If you're unsure about motherhood, consider that recent research dispels many negative stereotypes and forebodings. In multiple studies, the child-free say they don't dislike children. Some prefer adult company and activities, but the majority delight in children and maintain intimacy with relatives' and friends' offspring. A large percentage work with kids. A child-free choice doesn't signal that you had an un-happy childhood. The child-free are no more likely to come from dysfunctional families than those who choose parenthood, Ireland says. True, some women avoid parenthood for fear of becoming like their mothers, but many report positive mother-daughter relationships.
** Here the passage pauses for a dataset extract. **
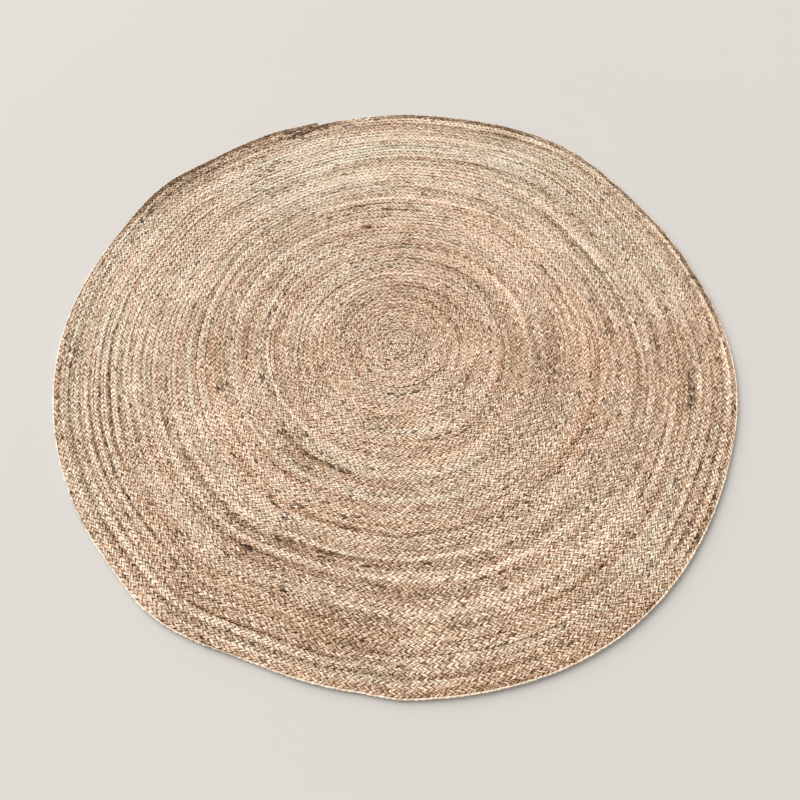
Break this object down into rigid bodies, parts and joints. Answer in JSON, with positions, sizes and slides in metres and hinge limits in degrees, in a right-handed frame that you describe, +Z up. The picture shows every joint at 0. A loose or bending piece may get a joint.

Those considering the child-free path are haunted by warnings that no one will be around to care for them in old age. But, Ireland cautions, children don't ensure against this fate. Elderly parents often live far from their kids, who in any case are absorbed in their own lives. The child-free cultivate other close relationships.

Selfish or selfless?

The most-stinging criticism is that the child-free choice reflects immaturity and selfishness. Some women admit they prefer to "nurture the child within" or dread losing their figures. But the great majority cite life-affirming reasons, often showing greater realism about the sacrifices of good parenting than do those who want kids, Ireland says. In the studies, child-free women's motives were:

* Freedom. They wanted to pursue other dreams and possibilities, and feared children would suffer from their lifestyle.

* Preserving the quality of their marriages. "Some women fear the negative impact child-rearing can have on relationships," says Ireland. In the studies, couples with children reported the highest rates of unhappiness and marital dissatisfaction; child-free couples reported the highest rates of health, happiness and satisfaction.

* Career. Some women don't want to give up their work and can't see a way to both work and rear children well.

Whether to have children is a serious choice, but realize you don't have to be a mother to lead a full, meaningful life. As Ireland observes, "We have so much freedom today to control our bodies, work and relationships. We must open a legitimate space for those who choose to be child-free."